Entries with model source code
#####

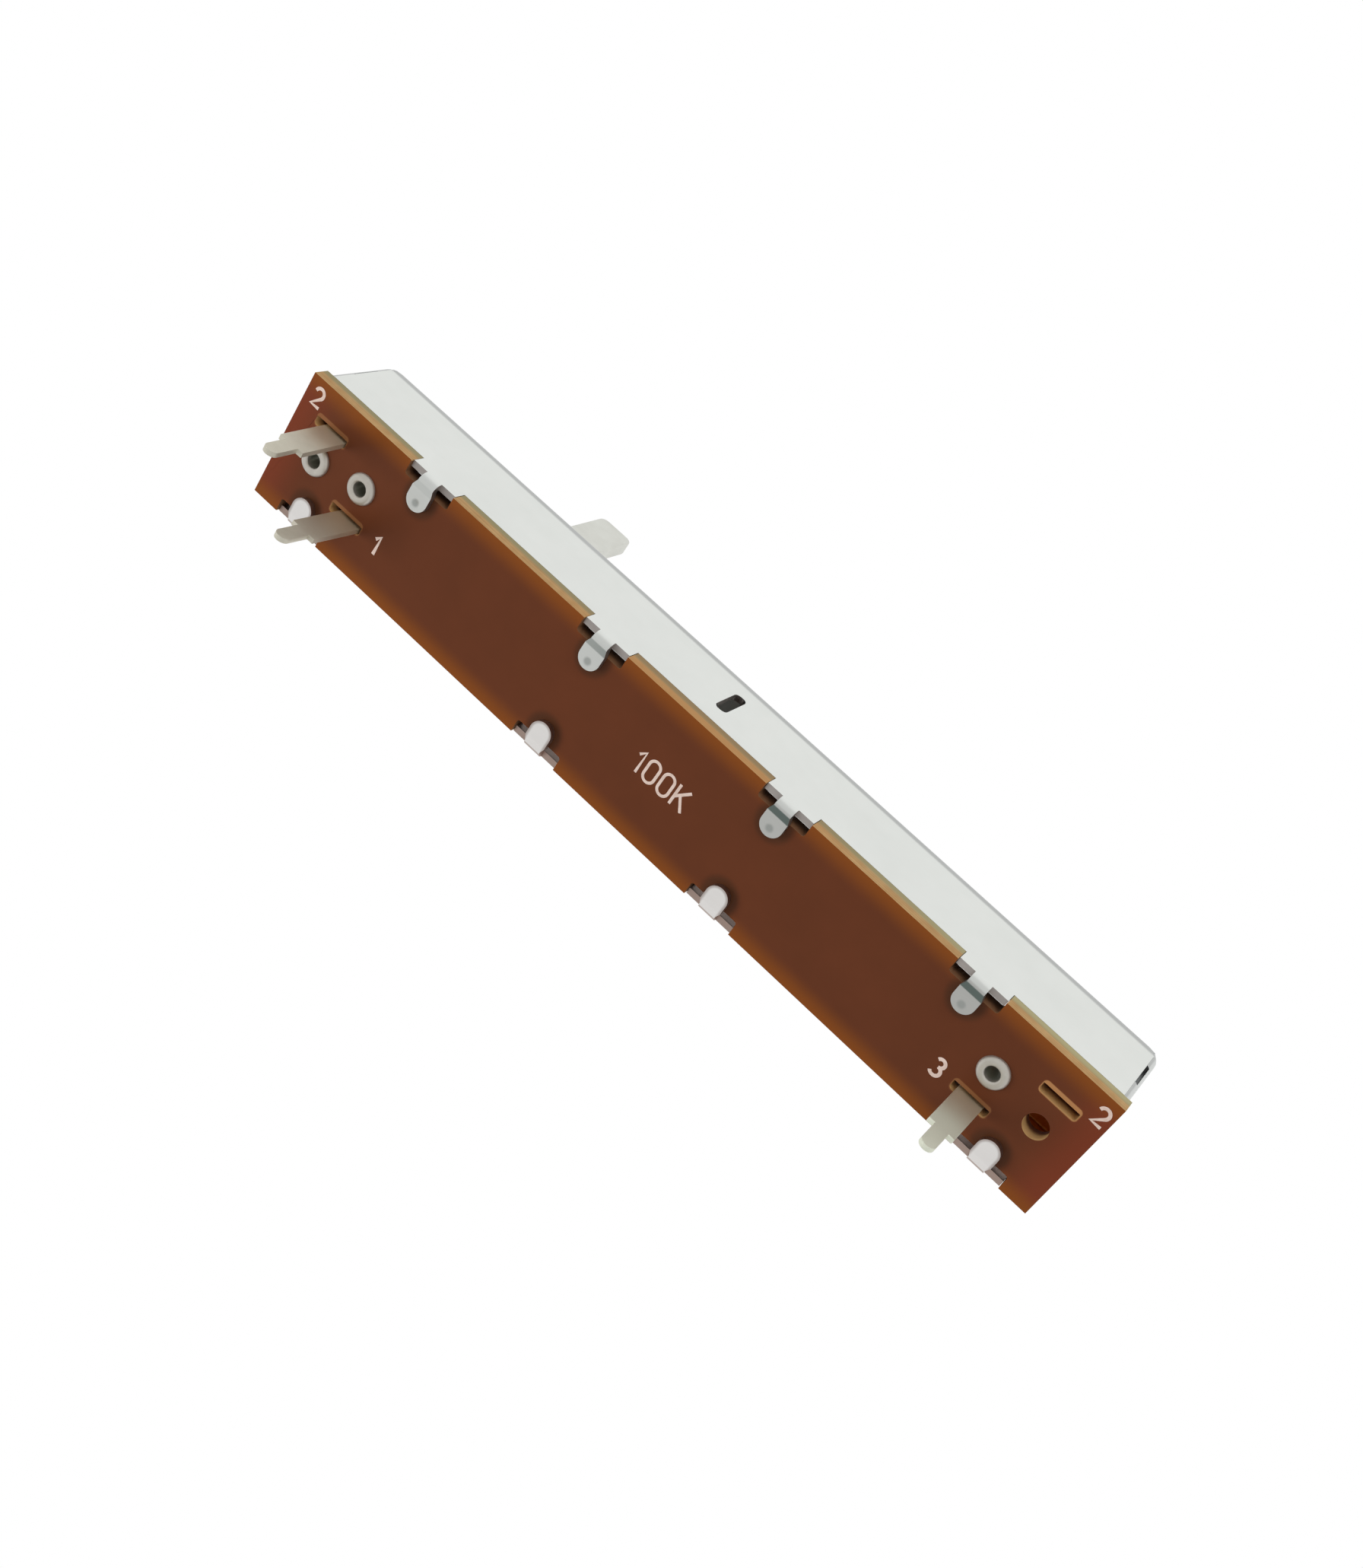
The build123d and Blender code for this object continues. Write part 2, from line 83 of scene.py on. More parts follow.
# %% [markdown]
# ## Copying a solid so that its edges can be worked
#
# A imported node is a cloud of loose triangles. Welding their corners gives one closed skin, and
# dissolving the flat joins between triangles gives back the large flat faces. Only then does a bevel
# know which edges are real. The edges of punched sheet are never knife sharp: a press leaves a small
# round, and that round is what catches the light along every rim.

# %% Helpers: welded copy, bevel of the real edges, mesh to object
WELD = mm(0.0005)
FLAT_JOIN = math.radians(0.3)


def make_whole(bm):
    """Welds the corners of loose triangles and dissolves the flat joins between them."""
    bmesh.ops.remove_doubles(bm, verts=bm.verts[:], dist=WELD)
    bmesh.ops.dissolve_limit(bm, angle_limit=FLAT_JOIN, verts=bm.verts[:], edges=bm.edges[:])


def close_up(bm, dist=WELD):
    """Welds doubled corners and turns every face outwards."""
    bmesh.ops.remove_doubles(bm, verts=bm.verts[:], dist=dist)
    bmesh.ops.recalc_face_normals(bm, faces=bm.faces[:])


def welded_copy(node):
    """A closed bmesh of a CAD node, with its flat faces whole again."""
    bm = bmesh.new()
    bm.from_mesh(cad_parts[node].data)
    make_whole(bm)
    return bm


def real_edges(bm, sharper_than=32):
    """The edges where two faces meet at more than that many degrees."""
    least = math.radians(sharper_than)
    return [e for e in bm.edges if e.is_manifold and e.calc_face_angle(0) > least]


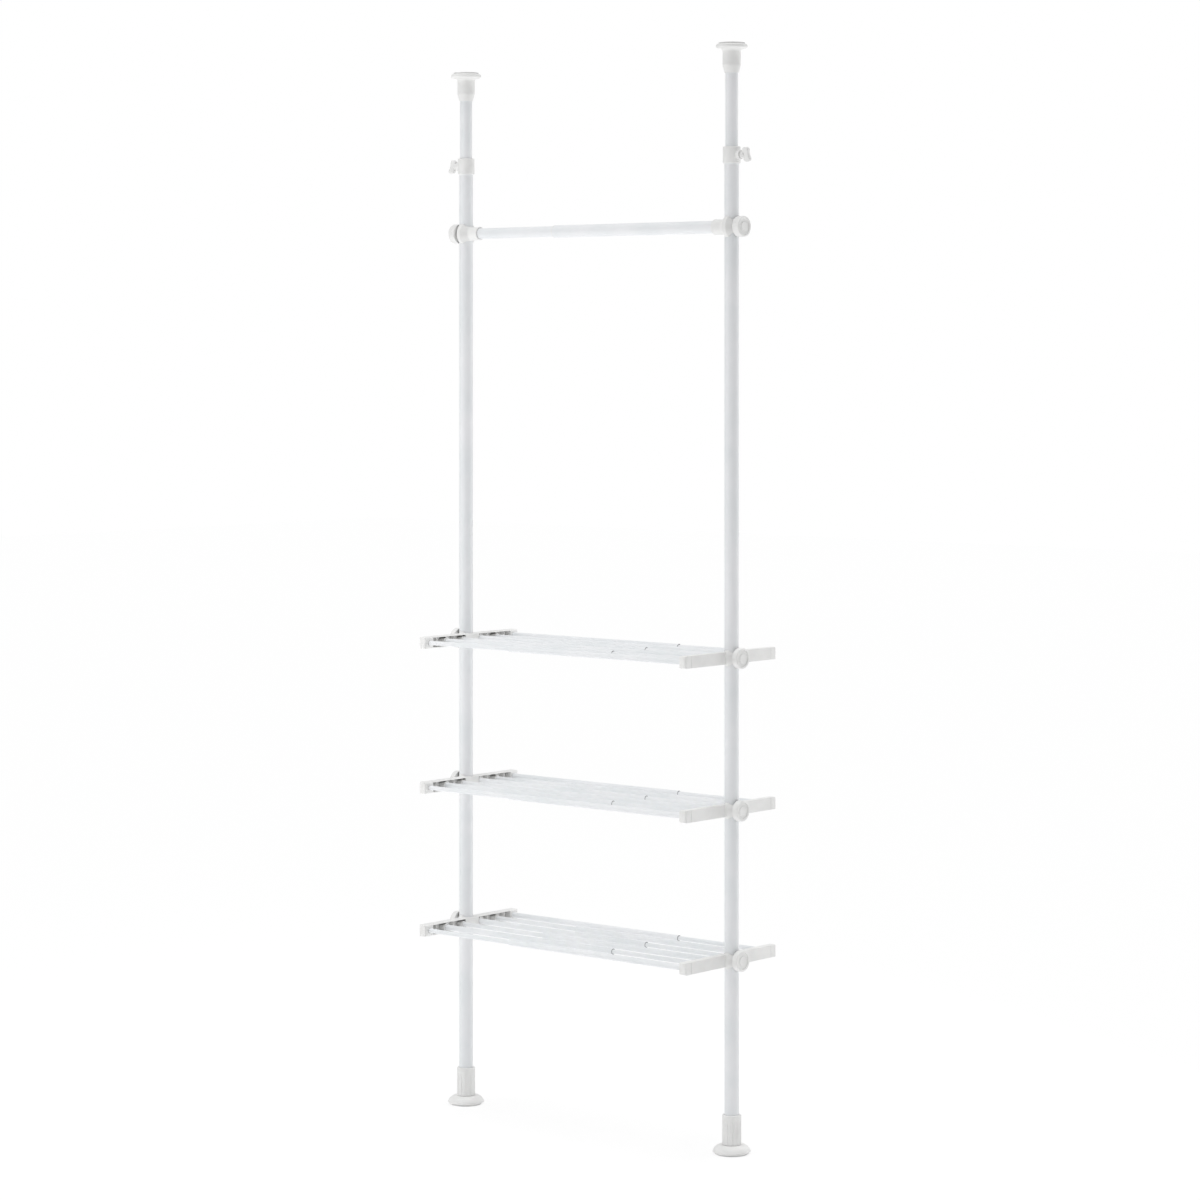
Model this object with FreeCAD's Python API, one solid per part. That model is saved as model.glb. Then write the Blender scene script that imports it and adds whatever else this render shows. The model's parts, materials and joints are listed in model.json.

#####

PROBLEM REQUIREMENTS
From the listing above, extract every line exactly as it stands.

CORRECT RESULT
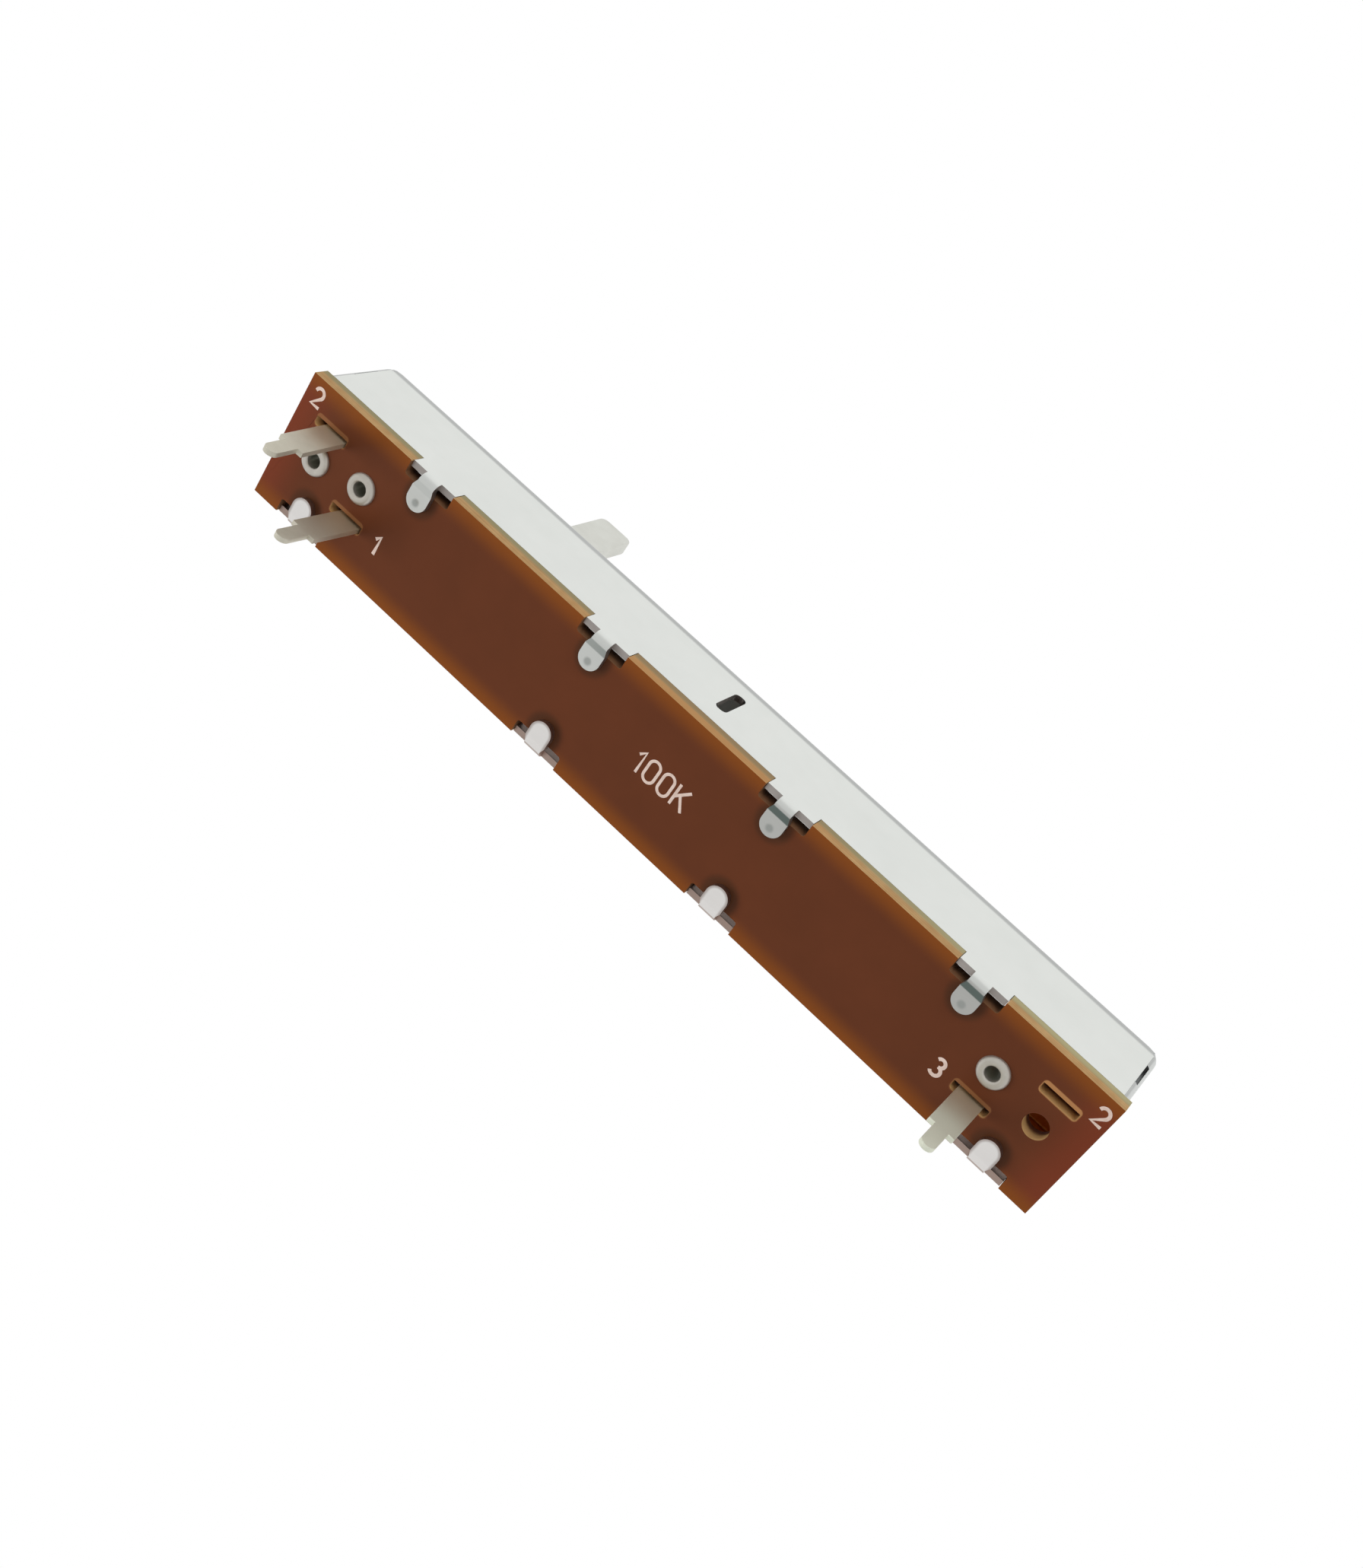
The build123d and Blender code for this object continues. Write part 2, from line 83 of scene.py on. More parts follow.
# %% [markdown]
# ## Copying a solid so that its edges can be worked
#
# A imported node is a cloud of loose triangles. Welding their corners gives one closed skin, and
# dissolving the flat joins between triangles gives back the large flat faces. Only then does a bevel
# know which edges are real. The edges of punched sheet are never knife sharp: a press leaves a small
# round, and that round is what catches the light along every rim.

# %% Helpers: welded copy, bevel of the real edges, mesh to object
WELD = mm(0.0005)
FLAT_JOIN = math.radians(0.3)


def make_whole(bm):
    """Welds the corners of loose triangles and dissolves the flat joins between them."""
    bmesh.ops.remove_doubles(bm, verts=bm.verts[:], dist=WELD)
    bmesh.ops.dissolve_limit(bm, angle_limit=FLAT_JOIN, verts=bm.verts[:], edges=bm.edges[:])


def close_up(bm, dist=WELD):
    """Welds doubled corners and turns every face outwards."""
    bmesh.ops.remove_doubles(bm, verts=bm.verts[:], dist=dist)
    bmesh.ops.recalc_face_normals(bm, faces=bm.faces[:])


def welded_copy(node):
    """A closed bmesh of a CAD node, with its flat faces whole again."""
    bm = bmesh.new()
    bm.from_mesh(cad_parts[node].data)
    make_whole(bm)
    return bm


def real_edges(bm, sharper_than=32):
    """The edges where two faces meet at more than that many degrees."""
    least = math.radians(sharper_than)
    return [e for e in bm.edges if e.is_manifold and e.calc_face_angle(0) > least]


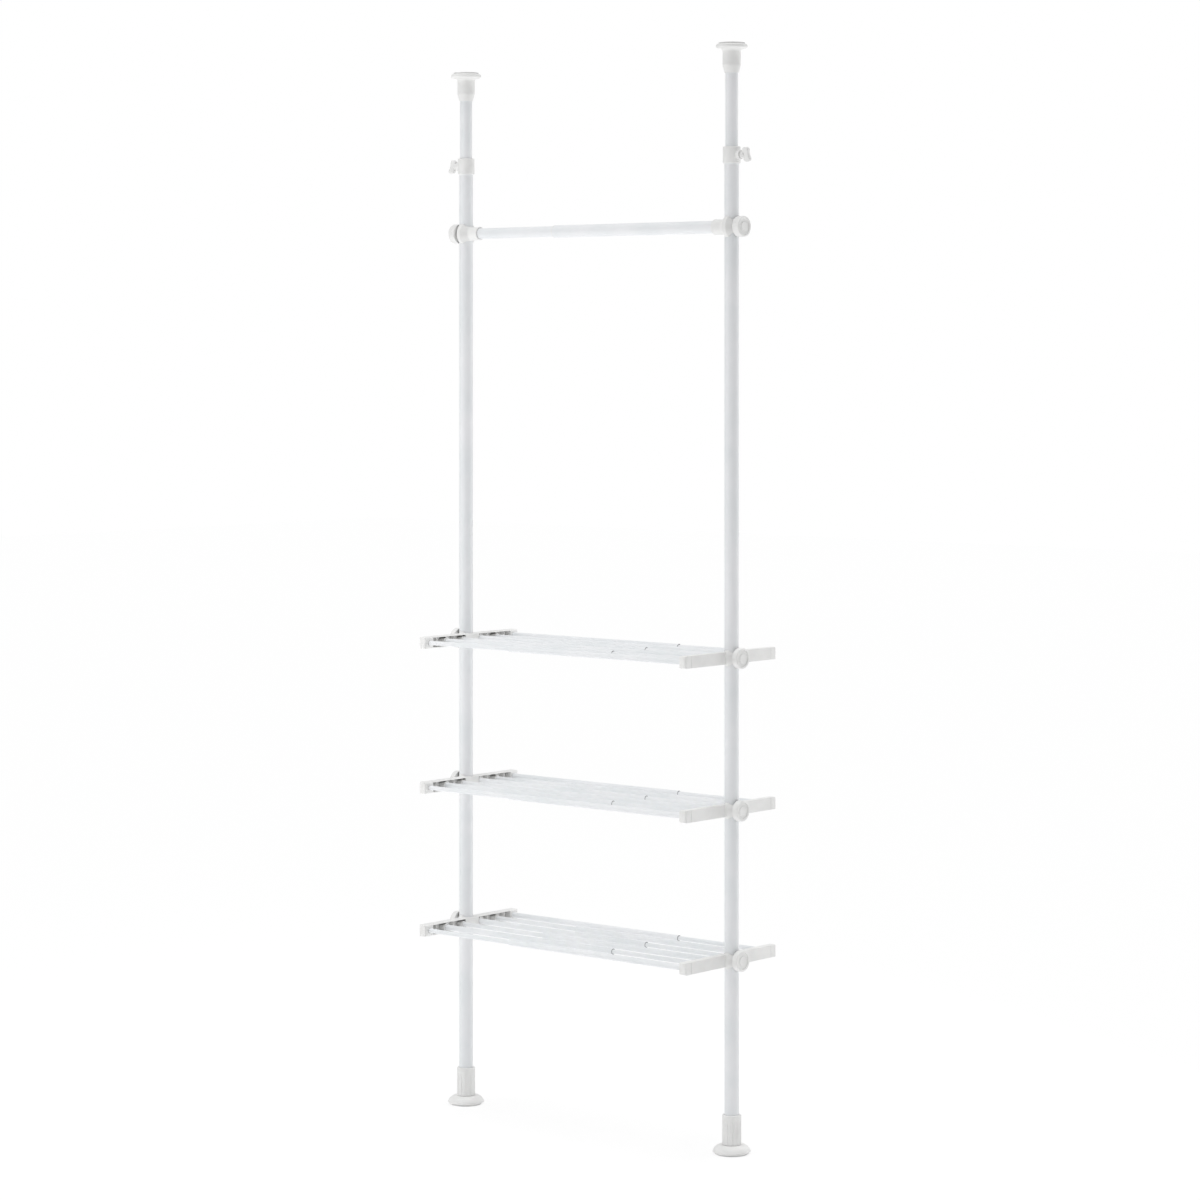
Model this object with FreeCAD's Python API, one solid per part. That model is saved as model.glb. Then write the Blender scene script that imports it and adds whatever else this render shows. The model's parts, materials and joints are listed in model.json.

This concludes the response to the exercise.